Lunch included a screening of Don’t Let Me Die in Black and White, but most folks were too busy talking and eating to really take it in. After lunch, I headed to the panel “Chaotic Criminality: The Villains of Alan Moore”.  First up was Geoff Klock, who appeared via Skype, which has a great potential for interconnectivity, but I can’t help thinking he might have had a better presentation had he actually traveled to Northampton, for it was a bit rambling and had a few factual errors that irked. Mervi Miettinen from the University of Tempere presented “Past as Multiple Choice? Textual Anarchy in The Killing Joke” which explored the carefully controlled ‘anarchy’ of a dogged structuralist like Moore. Laura Hilton from the University of Birmingham presented “Reincarnating Mina Murray: Subverting the Gothic Heroine?” which compared the very different approaches between the film and the comics versions of The League of Extraordinary Gentlemen to the traditional passive Gothic heroine and both Moore’s and Stoker’s use of Mina as the powerful prototype of the New Woman. Yes, the excrementally bad film version destroys everything subversive about her.

The final panel of the day had Tony Venezia (Birbeck College) giving his presentation, “‘A Sense of History’s Patterns…’: Mapping Northampton in Voice of the Fire and Big Numbers” which once again returned us to Moore’s obsession with his hometown and its geography (and chorography). Our co-host Nathan gave us “Marvel or Miracle: (Re)Placing the Original in Alan Moore’s Marvelman” which traced patterns within the history of that much troubled superhero. Deneb Kozikoski Valereto (Leiden University) offered a thoughtful study “Philosophy in the Fairground: The Killing Joke and Thoughts on Madness” which again focused on the deliberate interplay between insanity and Moore’s careful and complex organisation.

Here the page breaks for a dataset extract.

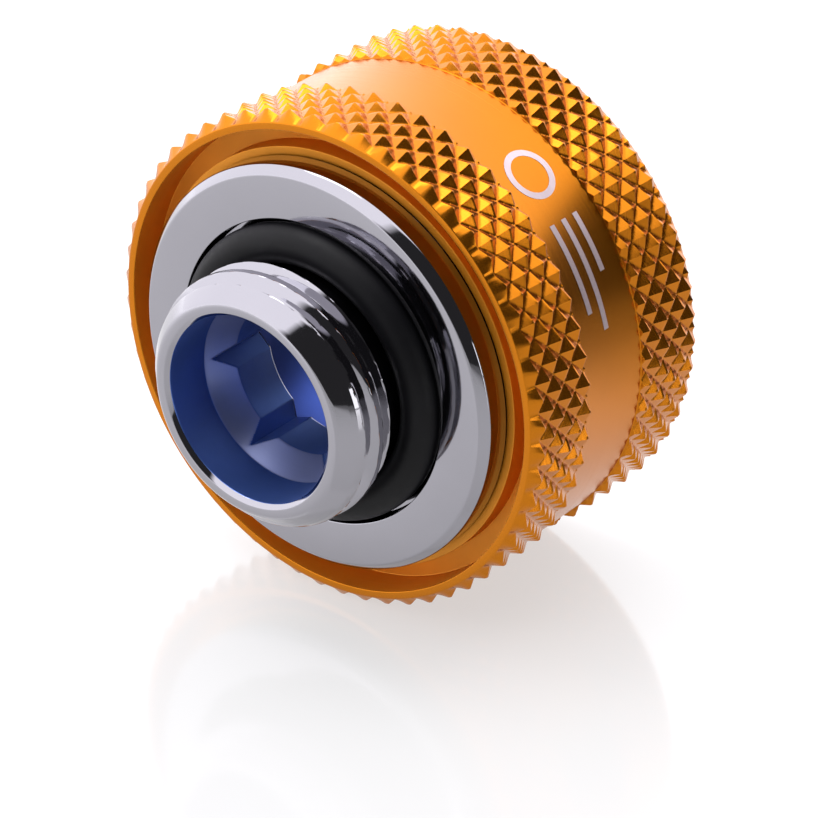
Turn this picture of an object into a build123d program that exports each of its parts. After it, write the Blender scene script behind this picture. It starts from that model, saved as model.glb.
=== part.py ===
from build123d import *
import os
from math import cos, radians, sin

# G1/4 compression fitting for 14 mm rigid tube.  It lies on its side: the axis is Y, the
# port thread points to -Y, the tube goes in from +Y, and the origin is the centre of the
# flange face that seals on the port.  Radii and stations along Y are in millimetres.

# port end
port_crest_r = 6.55       # thread crest, G1/4
port_root_r = 5.79        # thread root
port_pitch = 1.337
port_crest_flat = 0.22
port_root_flat = 0.14
first_groove_y = 0.62     # from the end of the bevel to the first groove
last_groove_y = 0.40      # from the last groove to the end of the thread, at least
tip_y = -4.85             # end face of the port thread
tip_face_r = 5.53         # outer edge of the flat end face, before the 45 degree bevel
thread_end_y = -1.95      # last full crest
neck_r = 5.73             # undercut that the port O-ring sits on
bore_r = 4.84             # entry bore
bore_lip = 0.22           # chamfer at the mouth of the entry bore

# key socket inside the bore: a round pilot hole with six sharp notches
pilot_r = 3.94
notch_tip_r = 4.62
notch_half_deg = 9.5      # half width of a notch where it opens into the pilot hole
first_notch_deg = 30.0    # measured from +Z towards +X
cone_start_y = -2.15      # the entry bore narrows to the pilot hole over this cone
cone_end_y = -0.75
tube_stop_y = 1.80        # shoulder the tube rests on, and the back of the key socket

# flange and port O-ring
flange_r = 10.60
flange_chamfer = 0.40
flange_back_y = 1.65
flange_back_chamfer = 0.15
seat_r = 7.95             # recess in the flange face for the port O-ring
seat_depth = 1.10
port_ring_d = 2.00        # cord diameter
ring_gap = 0.01           # between an O-ring and its groove

# collar thread, right hand
collar_pitch = 1.0
male_crest_r = 10.40
male_root_r = 9.80
female_r = 10.46
male_crest_flat = 0.14
male_root_flat = 0.16
male_start_y = 1.90       # the 45 degree lead-in starts here
male_end_y = 6.85
relief_r = 9.70
nose_r = 9.50             # plain rear end of the body
nose_y = 9.40
nose_step = 0.20
nose_chamfer = 0.30

# tube socket
socket_r = 7.06
groove_r = 8.35
groove_width = 1.70
groove_ys = (2.30, 6.75)  # front edge of each inner O-ring groove
tube_ring_d = 1.62
seat_cone_y = 8.75        # the 45 degree cone at the back of the socket starts here
seat_cone_r = 7.71

# loose rings behind the body
seal_y = (9.44, 11.30)
seal_r = 9.40
seal_bore_r = 7.12
seal_gap = 0.10           # along the axis, between the seal's nose and its cone
seal_inset = 0.02         # of the nose's outer edge from the cone's
washer_y = (11.36, 12.06)
washer_r = 9.45
washer_bore_r = 7.15
grip_y = (12.12, 13.30)
grip_r = (9.50, 8.32)     # big and small end of the taper
grip_root_r = 7.45
grip_tooth_r = 7.12
grip_teeth = 3
grip_tooth_flat = 0.05
grip_slot = 1.2

# collar
rim_y = 1.00
rim_bore_r = 12.08
rim_land_r = 12.45
knurl_r = 13.00           # over the tips
band_r = 12.62            # smooth recessed band between the knurls
band_edge = 0.08
front_knurl_y = (1.47, 5.20)
rear_knurl_y = (9.90, 14.15)
collar_end_y = 14.55
ledge_y = 1.75            # face of the threaded sleeve, just behind the flange
ledge_r = 11.00
recess_y = 2.90           # bottom of the groove between the sleeve and the rim
ledge_chamfer = 0.10
female_end_y = 8.00
female_lead = 0.60        # taper from the thread to the chamber
chamber_r = 9.65
collar_taper_y = 12.10
collar_wall_y = 13.38
tube_hole_r = 7.10
tube_hole_chamfer = 0.35
grip_clearance = 0.08     # round the small end of the grip ring


def turned(points):
    """Solid of revolution about Y from (radius, y) points."""
    outline = make_face(Polyline([(r, y) for r, y in points], close=True))
    return revolve(outline, axis=Axis.Y)


def turns(crest_r, root_r, pitch, first_y, last_y, crest_flat, root_flat):
    """Outline points of thread turns, each groove centred a pitch on from the last."""
    points = []
    wide, y = (pitch - crest_flat) / 2, first_y
    while y < last_y:
        points += [(crest_r, y - wide), (root_r, y - root_flat / 2),
                   (root_r, y + root_flat / 2), (crest_r, y + wide)]
        y += pitch
    return points


def ring(centre_r, centre_y, cord_d):
    """O-ring about Y."""
    circle = Plane.XY * Pos(centre_r, centre_y) * Circle(cord_d / 2)
    return revolve(circle, axis=Axis.Y)


def body_outline():
    """Half section of the fitting body, from the bore mouth round the outside and back."""
    bevel = port_crest_r - tip_face_r
    shoulder = port_crest_r - neck_r
    points = [(bore_r, tip_y + bore_lip), (bore_r + bore_lip, tip_y), (tip_face_r, tip_y),
              (port_crest_r, tip_y + bevel)]
    points += turns(port_crest_r, port_root_r, port_pitch, tip_y + bevel + first_groove_y,
                    thread_end_y - last_groove_y, port_crest_flat, port_root_flat)
    points += [(port_crest_r, thread_end_y),
              (neck_r, thread_end_y + shoulder), (neck_r, seat_depth), (seat_r, seat_depth),
              (seat_r, 0), (flange_r - flange_chamfer, 0), (flange_r, flange_chamfer),
              (flange_r, flange_back_y - flange_back_chamfer),
              (flange_r - flange_back_chamfer, flange_back_y), (relief_r, flange_back_y)]
    lead = male_crest_r - relief_r
    half_turn = collar_pitch / 2
    points += [(relief_r, male_start_y), (male_crest_r, male_start_y + lead)]
    points += turns(male_crest_r, male_root_r, collar_pitch, male_start_y + lead + half_turn,
                    male_end_y - lead - half_turn, male_crest_flat, male_root_flat)
    points += [(male_crest_r, male_end_y - lead), (relief_r, male_end_y),
               (nose_r, male_end_y + nose_step), (nose_r, nose_y - nose_chamfer),
               (nose_r - nose_chamfer, nose_y), (seat_cone_r, nose_y), (socket_r, seat_cone_y)]
    for y in reversed(groove_ys):
        points += [(socket_r, y + groove_width), (groove_r, y + groove_width),
                   (groove_r, y), (socket_r, y)]
    points += [(socket_r, tube_stop_y), (pilot_r, tube_stop_y),
               (pilot_r, cone_end_y), (bore_r, cone_start_y)]
    return points


def notch_cutter():
    """Six-pointed broach, pushed in from the port end as far as the tube stop."""
    corners = []
    for k in range(6):
        tip_deg = first_notch_deg + 60 * k
        for radius, deg in ((pilot_r - 0.01, tip_deg - notch_half_deg), (notch_tip_r, tip_deg),
                            (pilot_r - 0.01, tip_deg + notch_half_deg)):
            corners.append((radius * sin(radians(deg)), tip_y - 1, radius * cos(radians(deg))))
    face = make_face(Polyline(corners, close=True))
    return extrude(face, amount=tube_stop_y + 0.3 - tip_y + 1, dir=(0, 1, 0))


def fitting_body():
    return turned(body_outline()) - notch_cutter()


def collar_outline():
    """Half section of the collar, from the rim round the outside and back through the bore."""
    step = collar_end_y - rear_knurl_y[1]
    return [(rim_bore_r, rim_y), (rim_land_r, rim_y), (knurl_r, front_knurl_y[0]),
            (knurl_r, front_knurl_y[1]), (band_r, front_knurl_y[1] + band_edge),
            (band_r, rear_knurl_y[0] - band_edge), (knurl_r, rear_knurl_y[0]),
            (knurl_r, rear_knurl_y[1]), (knurl_r - step, collar_end_y),
            (tube_hole_r + tube_hole_chamfer, collar_end_y),
            (tube_hole_r, collar_end_y - tube_hole_chamfer), (tube_hole_r, collar_wall_y),
            (grip_r[1] + grip_clearance, collar_wall_y),
            (chamber_r, collar_taper_y), (chamber_r, female_end_y),
            (female_r, female_end_y - female_lead), (female_r, ledge_y + ledge_chamfer),
            (female_r + ledge_chamfer, ledge_y), (ledge_r, ledge_y), (ledge_r, recess_y),
            (rim_bore_r, recess_y)]


def collar():
    return turned(collar_outline())


def compression_seal():
    """Rubber ring with a 45 degree nose that the collar squeezes onto the tube."""
    front, back = seal_y
    return turned([(seal_bore_r, seat_cone_y + seal_gap), (seat_cone_r - seal_inset, front),
                   (seal_r, front), (seal_r, back), (seal_bore_r, back)])


def thrust_washer():
    front, back = washer_y
    return turned([(washer_bore_r, front), (washer_r, front), (washer_r, back),
                   (washer_bore_r, back)])


def grip_ring():
    """Split ring, tapered outside, with inner teeth that bite the tube."""
    front, back = grip_y
    big, small = grip_r
    step = (back - front) / grip_teeth
    points = [(big, front), (small, back)]
    for k in reversed(range(grip_teeth)):
        tooth_y = front + step * k + grip_tooth_flat
        points += [(grip_root_r, front + step * (k + 1)), (grip_tooth_r, tooth_y)]
    slot = Pos(0, (front + back) / 2, -big) * Box(grip_slot, back - front + 1, big)
    return turned(points) - slot


def groove_ring(groove_y):
    """O-ring in one of the tube socket's grooves, against the groove's bottom."""
    centre_r = groove_r - ring_gap - tube_ring_d / 2
    return ring(centre_r, groove_y + groove_width / 2, tube_ring_d)


def port_ring():
    """O-ring round the neck, against the bottom of the recess in the flange face."""
    radius = port_ring_d / 2
    return ring(neck_r + ring_gap + radius, seat_depth - ring_gap - radius, port_ring_d)


nodes = {
    "fitting_body": fitting_body(),
    "port_o_ring": port_ring(),
    "tube_o_ring_front": groove_ring(groove_ys[0]),
    "tube_o_ring_rear": groove_ring(groove_ys[1]),
    "compression_seal": compression_seal(),
    "thrust_washer": thrust_washer(),
    "grip_ring": grip_ring(),
    "collar": collar(),
}

os.makedirs("parts", exist_ok=True)
for name, solid in nodes.items():
    export_step(solid, f"parts/{name}.step")
    box = solid.bounding_box()
    print(name, round(solid.volume, 2), "mm3", box.min, box.max)
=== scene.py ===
import math

import bpy
import numpy as np
from mathutils import Matrix, Vector


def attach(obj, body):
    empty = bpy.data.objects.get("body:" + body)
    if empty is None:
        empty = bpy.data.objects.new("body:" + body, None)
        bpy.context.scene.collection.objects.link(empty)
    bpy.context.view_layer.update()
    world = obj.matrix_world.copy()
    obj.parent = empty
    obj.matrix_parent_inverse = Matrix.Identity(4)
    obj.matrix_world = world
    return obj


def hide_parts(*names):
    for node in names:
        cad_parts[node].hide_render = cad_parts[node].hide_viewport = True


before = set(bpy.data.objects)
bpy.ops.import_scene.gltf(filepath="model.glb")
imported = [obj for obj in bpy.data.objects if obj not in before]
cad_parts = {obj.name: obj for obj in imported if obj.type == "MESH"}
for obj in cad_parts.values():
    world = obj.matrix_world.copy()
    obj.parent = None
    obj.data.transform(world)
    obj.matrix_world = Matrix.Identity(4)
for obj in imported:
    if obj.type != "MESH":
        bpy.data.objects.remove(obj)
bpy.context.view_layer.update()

MM = 0.001
TAU = 2 * math.pi

# The axis is Y, the port thread points to -Y and the origin is the centre of the flange
# face.  Radii and stations along Y are in millimetres until a mesh is made.  A turn is an
# angle about Y, from +Z towards +X.

# port thread
TIP_Y = -4.85
TIP_FACE_R = 5.53
TIP_ROUND = 0.25
CREST_R = 6.53
CREST_ROUND = 0.60
NECK_R = 5.73
UNDERCUT = 0.75              # from the last crest down to the neck
THREAD_END_Y = -1.95
PORT_PITCH = 1.337
PORT_DEPTH = 0.62
PORT_FLATS = (0.34, 0.16)    # crest and root
PORT_START = 0.15            # phase of the first groove, in turns

# bore and key socket
BORE_R = 4.84
BORE_LIP = 0.22
BLUE_START = 0.20            # depth in the bore where the blue begins
PILOT_R = 3.94
NOTCH_TIP_R = 4.62
NOTCH_HALF = math.radians(9.5)
FIRST_NOTCH = math.radians(30)
CONE_Y = (-2.15, -0.75)
STOP_Y = 1.80

# flange and collar thread
FLANGE_R = 10.60
FLANGE_CHAMFER = 0.40
FLANGE_ROUND = 0.10
FLANGE_BACK_Y = 1.65
SEAT_R = 7.95
SEAT_Y = 1.10
RELIEF_R = 9.70
MALE_R = 10.40
MALE_LEAD = 0.70
MALE_Y = (1.90, 6.85)
MALE_ZONE = (1.70, 7.00)     # where the outside is meshed finely for the thread
MALE_DEPTH = 0.60
MALE_FLATS = (0.14, 0.14)
COLLAR_PITCH = 1.0
NOSE_R = 9.50
NOSE_STEP = 0.20
NOSE_Y = 9.40

# tube socket
SOCKET_R = 7.06
GROOVE_R = 8.35
GROOVE_WIDTH = 1.70
GROOVE_YS = (2.30, 6.75)
SEAT_CONE = ((SOCKET_R, 8.75), (7.71, NOSE_Y))

# O-rings
PORT_RING_D = 2.00
TUBE_RING_D = 1.62
RING_GAP = 0.01
RING_SEGMENTS = 240
CORD_SEGMENTS = 40

# collar
RIM_Y = 1.00
RIM_BORE_R = 12.08
RIM_LAND_R = 12.45
KNURL_R = 13.00
KNURL_TEETH = 56
KNURL_DEPTH = 0.34
KNURL_GROOVE = 0.07          # flat groove bottom, in half pitches
KNURL_RISE = 0.83
FRONT_KNURL = (1.47, 5.20)
REAR_KNURL = (9.90, 14.15)
BAND_R = 12.62
BAND_EDGE = 0.08
COLLAR_END_Y = 14.55
TUBE_HOLE_R = 7.10
TUBE_HOLE_CHAMFER = 0.35
COLLAR_WALL_Y = 13.38
GRIP_SEAT_R = 8.40
TAPER_Y = 12.10
CHAMBER_R = 9.65
FEMALE_END_Y = 8.00
FEMALE_LEAD = 0.60
FEMALE_R = 10.46
LEDGE_Y = 1.75
LEDGE_R = 11.00
LEDGE_CHAMFER = 0.10
RECESS_Y = 2.90

# loose rings behind the body
SEAL_BORE_R = 7.12
SEAL_NOSE = (7.69, 8.85)     # outer radius, tip
SEAL_R = 9.40
SEAL_Y = (9.44, 11.30)
SEAL_ROUND = 0.12
WASHER_R = (7.15, 9.45)
WASHER_Y = (11.36, 12.06)
WASHER_ROUND = 0.08
GRIP_R = (9.50, 8.32)
GRIP_Y = (12.12, 13.30)
GRIP_ROOT_R = 7.45
GRIP_TIP_R = 7.12
GRIP_TEETH = ((12.95, 13.30), (12.56, 12.93), (12.17, 12.53))    # tip and root along Y
GRIP_ROUND = 0.04
GRIP_SLOT = 1.2
GRIP_SLOT_R = 8.3            # radius at which the slot has that width

# mark on the band
MARK_LIFT = 0.012
MARK_RING = (37, 7.4)        # centre: degrees of turn, y
MARK_RING_RADII = (1.05, 1.40)
MARK_RING_STEPS = 72
MARK_BARS = ((6.35, 49, 70), (7.25, 49, 75), (8.15, 49, 63))     # y, first and last degree
MARK_BAR_WIDTH = 0.34
MARK_BAR_STEPS = 60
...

We had a brief stop at the reception, but then Adele and I went to a pub toward the rail station so she could interview me 😀 I’ll let you know when it’s up. I headed back to London and got ready to do it all again the next day.


  1. slovobooks says:

    Good report. Looking forward to the rest of it. Gary Lloyd gave me a copy of that Big Numbers chart last year, which I still haven't had a chance to look at properly.

  2. K. A. Laity says:

    Thanks, Pádraig! Your dvd will be on its way tomorrow if I can manage it.